I know. It’s been over a month since Election Day, and yet we are still talking about the 2016 presidential election. With the prospect of voting for two broadly unpopular candidates, many voters just wanted the election to be over on November 8.
But here we are. Still talking about election recounts, hacked DNC emails, and the possibility that some Republican electors may ditch President-elect Donald Trump on December 19. In truth, the election is not over. It is not officially over until the 538 members of the Electoral College cast their ballots and Congress certifies the electoral vote in January.
It is important to remember that in a presidential general election, voters don’t really elect the next president. They are electing representatives chosen by the Republican and Democratic Parties to vote for the president on their behalf. In most cases, electors go along with the popular vote in his or her state. But they do not have to in some states.
They are called faithless electors — rogue electors, one might say. There are 29 states plus the District of Columbia that have laws requiring electors to remain faithful to the state’s popular vote. But in the remaining states, electors are supposedly allowed to put their conscience above the vote of the people in their state if they wanted to.

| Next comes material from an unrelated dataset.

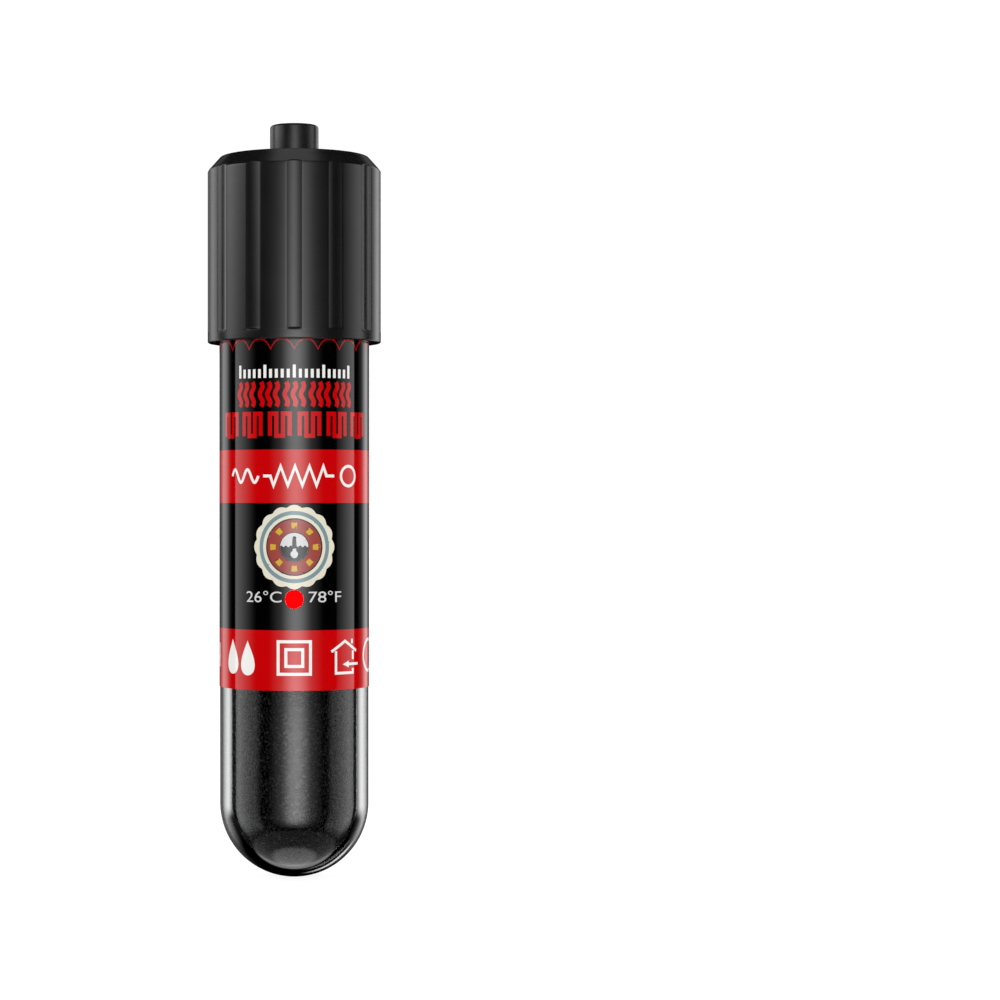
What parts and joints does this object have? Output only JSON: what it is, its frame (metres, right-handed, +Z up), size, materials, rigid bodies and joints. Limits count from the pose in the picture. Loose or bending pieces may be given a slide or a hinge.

It is extremely rare that even in a state that doesn’t explicitly forbid faithless electors that an elector will go against the will of the people. According to FairVote, there have been a total of 157 faithless electors since the founding of the Electoral College, 82 of whom changed their vote out of personal initiative and not because the candidate died or the elector abstained from voting.
It is important to remember that in a presidential general election, voters don't really elect the next president.
So if it is so rare, why are we talking about it? Well, there is a chance we could see a handful of electors change their vote on December 19 — though it is doubtful it will be anywhere close to changing the results. And even if it somehow did, there are other constitutional and institutional barriers that would squash such a rebellion before the election is officially over.
The exact number of current rogue electors is difficult to pin down. It falls somewhere between one and 20 at the moment, depending on who people wish to believe. Given the type of election it has been, it seems almost certain that the current electoral count will not match up perfectly with the final electoral vote.
However, for those hoping a Hamilton elector rebellion will save the country from 4 years of Trump, there is one factor that practically ensures any effort to unite behind such a scheme is dead on arrival: party loyalty. Not loyalty to voters, but loyalty to party.
Remember, state Republican and Democratic parties choose the electors. They submit a list of people they have determined to be “qualified” for the job to their state’s secretary of state and electors are chosen from the winning party’s list since nearly every state is winner take all.
The number one factor that determines who is and isn’t qualified is loyalty to party first. That’s why electors are often current or former party officials and elected representatives at local and state levels.
The Hamilton elector is the proverbial pot of gold at the end of the rainbow. The idea that some might emerge is enticing to chase, but sooner or later reality will catch up. The Electoral College has strayed far from the original intent of the Founding Fathers.
In Federalist #68, Alexander Hamilton said electors should be “free from any sinister bias.”
“They have not made the appointment of the President to depend on any preexisting bodies of men, who might be tampered with beforehand to prostitute their votes; but they have referred it in the first instance to an immediate act of the people of America, to be exerted in the choice of persons for the temporary and sole purpose of making the appointment.” – Federalist Paper #68
READ MORE: 10 Ways Political Parties Control Your Vote
Yet, electors are chosen based on their perceived loyalty to a private political corporation — not based on their knowledge of the candidates, the system, or their commitment to serve the best interests of voters. In some cases, even in states that don’t explicitly forbid faithless electors, the Republican and Democratic parties require electors to pledge that they will vote for the party’s nominee.
That is how much control the political parties have on the election process, and they even keep close tabs and whip electoral votes when they think some electors might go rogue.
Even if enough electors rejected Trump, electoral votes have to be certified first by a state’s secretary of state (which means electoral votes that — say — violate a faithful elector law would likely be tossed), and then the results have to be certified by a joint-session of a Republican-controlled Congress. If just one senator and one House member objects in writing to the announced vote, both chambers split to debate the issue. At this point, it seems pretty clear how the story ends.
It has been a crazy election with an ending no one in the media or academia predicted. But as unpredictable as 2016 has been, it is not likely to end on one last plot twist.